Albert Wenger is a top investor at Union Square Ventures, which has invested in radical companies like Twitter, Tumblr, and Kickstarter. Wenger's next idea is nothing if not radical: he and his wife want to homeschool their kids with the help of regular idiots like you and me. The Future Is Now.

Wenger's wife, Susan Danziger, explains the educational vision quest:

Our kids (ages 13, 13 and 11) are about to embark on an exciting year outside of traditional private school to pursue (or figure out) their passions.

Brave. "In order to get ready," Wenger continues, "we are looking for three awesome individuals we are calling guides, who will each have primary responsibility for the growth of one of our children."

As a guide, your job will be to help the child

1. Explore one or more areas of their interest (this includes finding and coordinating time with skilled experts)

2. Build and strengthen basic skills in reading, writing, presenting, researching, analyzing in pursuit of those interests

3. Overcome obstacles and challenge themselves

This is all good stuff to do with a kid! Good, normal, helpful, edifying stuff. The sort of things people go to college for, so that they're qualified to guide the growth of a tiny, vulnerable mind. But this ain't your ol' School 1.0:

We’ve purposely left the profile of the guides open as we’re not sure who exactly we’re looking for. What we do know they should be entrepreneurial in spirit, self-motivated, creative, energetic, and excited to learn alongside the kids.

Well surely the couple is looking for "guides" that are ready for the massive responsibility of teaching three kids, right?

1. Your are great with kids and ideally have recent experience with teenagers (e.g., as a tutor, camp counselor, teacher, music instructor)

2. You are technology savvy and actively seek out technology to assist you with tasks. Ideally you either already have some basic programming knowledge or want to acquire it.

3. You are intellectually curious and want to understand how things work and how different areas of knowledge are connected to each other.

4. You are personally pursuing “mastery" in some field. This could be anything, eg, a sport, a language, an instrument, cooking, acting, writing, public speaking. You understand the concept of deliberate practice and engage in it yourself.

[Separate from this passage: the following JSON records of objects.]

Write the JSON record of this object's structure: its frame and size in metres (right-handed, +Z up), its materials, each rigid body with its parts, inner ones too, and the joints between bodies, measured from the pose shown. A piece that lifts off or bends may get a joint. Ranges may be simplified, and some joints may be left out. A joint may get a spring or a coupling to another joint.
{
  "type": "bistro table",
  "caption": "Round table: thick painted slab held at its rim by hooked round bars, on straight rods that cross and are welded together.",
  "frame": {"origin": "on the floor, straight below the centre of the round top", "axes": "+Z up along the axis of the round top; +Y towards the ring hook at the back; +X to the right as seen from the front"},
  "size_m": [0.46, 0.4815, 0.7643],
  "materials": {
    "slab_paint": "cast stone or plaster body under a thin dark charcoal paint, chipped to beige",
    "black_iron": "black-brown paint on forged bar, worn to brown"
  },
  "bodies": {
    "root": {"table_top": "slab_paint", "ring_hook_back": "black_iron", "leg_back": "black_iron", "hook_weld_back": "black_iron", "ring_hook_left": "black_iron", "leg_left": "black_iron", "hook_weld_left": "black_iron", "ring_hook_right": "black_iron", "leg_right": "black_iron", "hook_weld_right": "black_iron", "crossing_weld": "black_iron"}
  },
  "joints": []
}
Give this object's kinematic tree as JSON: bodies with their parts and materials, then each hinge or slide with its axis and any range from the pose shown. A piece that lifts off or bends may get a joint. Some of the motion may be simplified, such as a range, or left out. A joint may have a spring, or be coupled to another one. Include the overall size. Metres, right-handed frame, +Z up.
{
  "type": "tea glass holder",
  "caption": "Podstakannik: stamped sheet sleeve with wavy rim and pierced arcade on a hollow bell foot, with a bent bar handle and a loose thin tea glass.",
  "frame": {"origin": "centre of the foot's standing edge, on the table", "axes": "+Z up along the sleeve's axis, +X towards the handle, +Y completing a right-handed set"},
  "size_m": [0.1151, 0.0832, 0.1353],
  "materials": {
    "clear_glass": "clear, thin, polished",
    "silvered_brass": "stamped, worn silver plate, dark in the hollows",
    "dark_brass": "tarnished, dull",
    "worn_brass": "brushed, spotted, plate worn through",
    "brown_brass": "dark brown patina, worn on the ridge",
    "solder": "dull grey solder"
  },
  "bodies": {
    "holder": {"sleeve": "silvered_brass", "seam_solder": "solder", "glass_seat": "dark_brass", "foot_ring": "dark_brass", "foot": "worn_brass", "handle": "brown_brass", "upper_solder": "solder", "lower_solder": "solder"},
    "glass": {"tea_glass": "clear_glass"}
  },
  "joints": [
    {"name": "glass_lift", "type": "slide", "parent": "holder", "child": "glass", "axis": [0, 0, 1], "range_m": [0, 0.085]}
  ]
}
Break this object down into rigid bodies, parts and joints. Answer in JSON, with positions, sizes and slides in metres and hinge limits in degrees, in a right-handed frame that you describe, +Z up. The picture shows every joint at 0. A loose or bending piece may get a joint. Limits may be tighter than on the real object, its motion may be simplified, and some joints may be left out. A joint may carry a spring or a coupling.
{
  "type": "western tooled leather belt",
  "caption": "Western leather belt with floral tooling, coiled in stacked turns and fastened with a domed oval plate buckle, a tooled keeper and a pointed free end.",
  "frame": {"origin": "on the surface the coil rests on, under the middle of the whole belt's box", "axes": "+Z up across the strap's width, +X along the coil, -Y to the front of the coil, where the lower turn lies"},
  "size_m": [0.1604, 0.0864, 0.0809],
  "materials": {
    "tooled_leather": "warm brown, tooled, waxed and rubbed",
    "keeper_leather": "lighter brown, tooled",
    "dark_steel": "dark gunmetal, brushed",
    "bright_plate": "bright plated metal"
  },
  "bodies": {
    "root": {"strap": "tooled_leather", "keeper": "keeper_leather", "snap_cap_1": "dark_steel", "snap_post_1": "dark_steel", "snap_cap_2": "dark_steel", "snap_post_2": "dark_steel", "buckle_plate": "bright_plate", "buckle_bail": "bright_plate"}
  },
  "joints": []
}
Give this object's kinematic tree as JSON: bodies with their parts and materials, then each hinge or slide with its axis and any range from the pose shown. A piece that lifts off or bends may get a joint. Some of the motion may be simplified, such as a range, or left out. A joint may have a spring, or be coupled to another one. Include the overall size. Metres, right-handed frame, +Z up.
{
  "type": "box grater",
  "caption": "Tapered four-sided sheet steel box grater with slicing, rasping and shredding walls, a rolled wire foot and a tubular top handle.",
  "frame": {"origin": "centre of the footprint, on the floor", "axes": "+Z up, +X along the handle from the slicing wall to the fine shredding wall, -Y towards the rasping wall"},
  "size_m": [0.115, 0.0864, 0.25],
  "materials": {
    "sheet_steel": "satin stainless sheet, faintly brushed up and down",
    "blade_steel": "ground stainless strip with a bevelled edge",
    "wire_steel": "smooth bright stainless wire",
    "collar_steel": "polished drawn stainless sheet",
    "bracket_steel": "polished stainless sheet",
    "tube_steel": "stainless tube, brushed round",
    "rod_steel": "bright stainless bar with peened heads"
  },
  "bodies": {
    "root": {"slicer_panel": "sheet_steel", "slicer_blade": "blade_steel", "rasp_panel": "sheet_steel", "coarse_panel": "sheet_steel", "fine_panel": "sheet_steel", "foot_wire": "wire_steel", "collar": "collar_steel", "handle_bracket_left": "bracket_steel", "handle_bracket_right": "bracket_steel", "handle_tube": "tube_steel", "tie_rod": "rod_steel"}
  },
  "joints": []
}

So, basically, another 13-year-old child would be qualified for this job. And of course even the fucking interview process can't be normal, either: it will use "Ziggeo, a video service co-founded by my wife Susan," says Wenger.

Will soliciting amateur teachers through the internet prove to be Uber for knowledge? Etsy for life experience? Avego for facts? Foursquare for learning how to share? Dodgeball for dodgeball? Is it legal to have your kids learn via untrained guides instead of going to school? These are the sort of exciting questions we can all look forward to facing in the new world of disruptive education—except those of us who were educated by internet guides, and might not know how to read this post.

Update: Wenger wrote in to elaborate on the plan:

Guides will be the primaries, but not really "instructors" in the classical sense — get the kids to watch Khan Academy, EdX etc videos and instruction and then work with them on solving problems. Primary reason is that school is (a) inefficient and (b) largely kills initiative and interest as opposed to stimulating it and (c) is totally behind the times as to what kids should learn. I will definitely blog more about the motivation for doing this and also happy to talk to you about it.